2. How is quality determined in MOOCs? What may be viewed as quality may need to be re-examined in light of changing circumstances, as those requirements, purpose (if quality is defined also as fitness of purpose) are changing rapidly in a complex educational landscape. In Tony’s post where he posts:

some questions that someone should be asking:

  1. Where is the quality control? Surely Coursera should accept some responsibility for this. They are getting paid by the institutions to host these courses. Shouldn’t they at least be asking some questions about what tools people are planning to use, and whether or not they will work with very large numbers? Are they doing due diligence before accepting and advertising their MOOCs? Apparently not. Nor did Georgia Institute of Technology. What has this done to its reputation?
  2. Are questions being asked about the qualifications or experience of the people who are offering MOOCs? Just a brief glance at this particular course suggests that the instructor had little experience herself in planning and managing online courses. Georgia Institute of Technology is not at the top of my list of institutions with experience in online learning. But then, anyone can teach an online course about online learning, can’t they?

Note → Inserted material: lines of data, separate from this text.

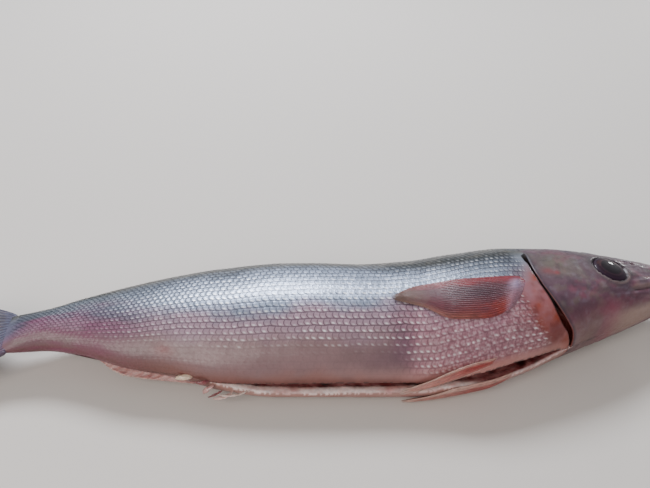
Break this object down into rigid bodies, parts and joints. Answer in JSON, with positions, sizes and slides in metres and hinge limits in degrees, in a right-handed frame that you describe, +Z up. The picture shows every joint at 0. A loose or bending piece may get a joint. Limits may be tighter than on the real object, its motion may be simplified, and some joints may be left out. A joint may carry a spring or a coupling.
{
  "type": "gutted raw fish",
  "caption": "Cleaned and gutted raw fish lying on its left flank, with the belly slit open into the empty gut cavity, open gill slits and the fins folded back.",
  "frame": {"origin": "on the flat rest face of the left flank, under the middle of the body", "axes": "+X points to the head, +Y to the back, +Z up out of the right flank; the fish lies on its left flank on the plane z = 0"},
  "size_m": [0.4364, 0.0959, 0.0512],
  "materials": {
    "fish_skin": "satin",
    "paired_fin": "satin",
    "pale_fin": "satin",
    "eye": "gloss"
  },
  "bodies": {
    "root": {"body": "fish_skin", "right_pectoral_fin": "paired_fin", "left_pectoral_fin": "paired_fin", "right_pelvic_fin": "pale_fin", "left_pelvic_fin": "pale_fin", "anal_fin": "pale_fin", "caudal_fin": "pale_fin", "first_dorsal_fin": "pale_fin", "second_dorsal_fin": "pale_fin", "right_eye": "eye", "left_eye": "eye"}
  },
  "joints": []
}
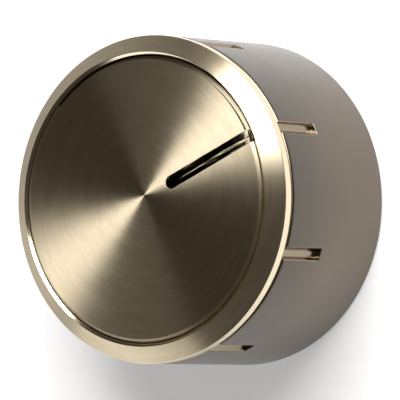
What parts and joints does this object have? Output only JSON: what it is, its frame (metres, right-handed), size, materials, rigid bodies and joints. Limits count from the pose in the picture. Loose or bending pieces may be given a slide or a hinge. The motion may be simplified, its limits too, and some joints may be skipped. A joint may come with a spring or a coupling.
{
  "type": "stove knob",
  "caption": "Round push-on cooker knob: brushed face disc with pointer groove, bevelled ring, satin grooved side, inner hub with D-shaped shaft socket.",
  "frame": {"origin": "centre of the circle that the back rim stands on", "axes": "+Z along the shaft's axis, from the back rim towards the face; +Y from the axis towards the pointer and the shaft's flat"},
  "size_m": [0.05, 0.05, 0.0282],
  "materials": {
    "satin_metal": "satin",
    "turned_steel": "polished",
    "brushed_face": "satin",
    "adhesive_film": "matte",
    "hub_plastic": "satin",
    "spring_steel": "gloss",
    "screw_steel": "gloss"
  },
  "bodies": {
    "root": {"body_shell": "satin_metal", "bezel_ring": "turned_steel", "face_disc": "brushed_face", "disc_adhesive": "adhesive_film", "inner_hub": "hub_plastic", "shaft_spring": "spring_steel", "boss_ring": "spring_steel", "hub_screws": "screw_steel"}
  },
  "joints": []
}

The questions that may be most important in MOOCs are those relating to the institution’s overall mission and responsibility (duty of care), if it is viewed from an education authority’s perspective.  Why?  This fundamentally impacts on institution’s reputation and credibility in HE, and so risk management and control would likely be considered far more important than any other questions relating to instructors’ credibility and course administration, though these questions do impact on the success of MOOCs. It seems unfortunate that some of these failures relate to the design and delivery of MOOCs – when MOOCs melt down:

 just how much thought is given to instructional design issues when MOOCs are drawn up? How much peer review is given to MOOCs, and their professors, before they go public?

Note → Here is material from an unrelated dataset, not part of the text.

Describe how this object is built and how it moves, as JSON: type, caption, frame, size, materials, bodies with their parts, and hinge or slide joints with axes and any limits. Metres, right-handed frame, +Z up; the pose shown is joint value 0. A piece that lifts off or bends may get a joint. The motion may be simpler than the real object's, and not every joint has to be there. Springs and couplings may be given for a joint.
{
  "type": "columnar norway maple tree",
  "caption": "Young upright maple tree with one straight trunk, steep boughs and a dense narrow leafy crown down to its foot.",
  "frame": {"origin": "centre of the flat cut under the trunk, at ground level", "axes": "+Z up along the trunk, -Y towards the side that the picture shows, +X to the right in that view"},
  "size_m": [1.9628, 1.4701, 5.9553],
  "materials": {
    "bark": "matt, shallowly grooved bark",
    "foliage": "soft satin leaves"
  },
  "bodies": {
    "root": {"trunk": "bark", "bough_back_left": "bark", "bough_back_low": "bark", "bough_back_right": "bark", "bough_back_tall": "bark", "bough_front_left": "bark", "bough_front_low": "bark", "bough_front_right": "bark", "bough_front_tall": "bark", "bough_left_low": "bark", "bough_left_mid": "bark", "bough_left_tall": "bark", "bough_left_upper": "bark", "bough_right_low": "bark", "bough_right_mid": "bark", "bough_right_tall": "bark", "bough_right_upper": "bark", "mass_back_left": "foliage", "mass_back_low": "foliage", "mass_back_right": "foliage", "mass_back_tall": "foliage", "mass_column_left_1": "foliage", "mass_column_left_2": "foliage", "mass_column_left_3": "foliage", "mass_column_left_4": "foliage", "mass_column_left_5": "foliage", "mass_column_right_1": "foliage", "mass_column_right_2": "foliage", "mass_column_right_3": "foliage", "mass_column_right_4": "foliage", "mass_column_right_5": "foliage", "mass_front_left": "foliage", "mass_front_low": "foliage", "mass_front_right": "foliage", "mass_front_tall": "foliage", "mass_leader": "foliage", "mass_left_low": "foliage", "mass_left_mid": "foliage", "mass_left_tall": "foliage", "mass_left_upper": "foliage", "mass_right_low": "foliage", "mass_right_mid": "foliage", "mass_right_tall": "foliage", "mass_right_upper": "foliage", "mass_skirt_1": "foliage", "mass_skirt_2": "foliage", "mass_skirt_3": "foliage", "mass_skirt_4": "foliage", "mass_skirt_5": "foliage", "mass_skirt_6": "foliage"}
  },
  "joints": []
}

In the case of cMOOCs, the instructional design is framed differently.  Here Jenny says:

A cMOOC (or the original intention of cMOOCs) is about a personal learning journey – not about a required/intended/desired outcome – and in that sense I am interested to see the extent to which this highly structured MOOC, with a clear requirement for an intended outcome (a project design), supports personal learning journeys. 2. Which leads, community or curriculum – in this MOOC? For me at the moment it feels like the curriculum is leading, in the sense that the ‘course’ is highly structured and this structure is very much in the control of the MOOC designers.

This is a fundamental question relating to MOOCs where a difference in community approach or curriculum approach in MOOCs would likely determine the overall quality as perceived by the institutions, community and learners. How do these relate to mission of MOOC providers? The mission of edX via MOOCs:

“While MOOCs have typically focused on offering a variety of online courses inexpensively or for free, edX’s vision is much larger. EdX is building an open source educational platform and a network of the world’s top universities to improve education both online and on campus while conducting research on how students learn.”

This seems similar to my posting here in opportunistic education:

There are further opportunities in building education models where quality of education and learning experience are co-constructed and co-created by multiple networks of institutions and communities and networks, with a consortium of MOOCs like edXUdacityCoursera or the UK Open Learn initiative.

Alternative platforms of MOOCs in forms of opportunities of learning are emerging, and competition is keen, among MOOCs’ providers as more and more institutions joined the bandwagon of MOOCs. As I shared in my post, MOOCs need to be viewed differently in an institutional framework, if a business model is to be adopted.  Developing and adopting a vision and mission that embrace disruptive innovation and take calculated risks is never easy.  It is however the best time to transform education through integrating pockets of changes, where a ground breaking attempt would eventually help the institution in morphing into a totally new world of education, probably with MOOCs.

3. Where there are more and more problems emerging out of MOOC design, delivery and development, that is good, because this would give a chance for scholars, researchers, administrators, educators, and learners to change and adapt their teaching and learning, based on a shift in the pedagogy, paradigms.

This would challenge each of them to re-think about the importance, significance and implications of online participation (with a participatory culture), collaboration and cooperation, as a network, as a cluster of educators, researchers, and learners throughout the global networks, as an institution, or a partnership of institutional networks.

This would stimulate and promote stakeholders to research, to learn and to improve and innovate altogether,  in order to tackle the challenges ahead of us and that of our next generation.  That is the change and transformation needed to keep abreast of knowledge and learning in an ever changing world.

4. Are we living in an era of disruptive digital media based ecology? The challenge is huge, but the reward is even bigger.  The more we know, the more we know that we don’t know.  And that is learning as growth and development, both individually and as connective and collective wisdom.

This is the time to celebrate the successes and failures, through experimentation, and possible failures of MOOCs, where educators and learners could learn together.  Without trials, we never learn.

Will MOOC revolutionize Higher Education?

The most important question in MOOCs for any business enterprise or education institution could be: where is the money?  This is critical, if MOOCs are to be sustainable in decades to come.

We haven’t forgotten the dot.com era where the volatile education business ventures could easily turn into bubbles.

In the dot.com/dot.edu era, and perhaps again now, the expectation among some observers is that going online has the potential to be highly profitable and “only” requires a syllabus, servers, and students willing to sit in front of screens (“eyeballs” in the lexicon of the dot.com era).

In summary, mission and money are now blended together when considering MOOCs under an institutional framework.  This seems to be a time where a critical mass of institutions and learners have justified the promotion and adoption of MOOCs in a global arena of Higher Education. We have noted that quality of design and delivery of MOOCs would impact on how MOOCs are valued by different stakeholders: the institutions, the educators, the instructional designers, and most importantly, the learners.

Where are MOOCs going?  Are they really disrupting Higher Education?  They could be changing the education ecology in a totally surprising way that not too many people have predicted.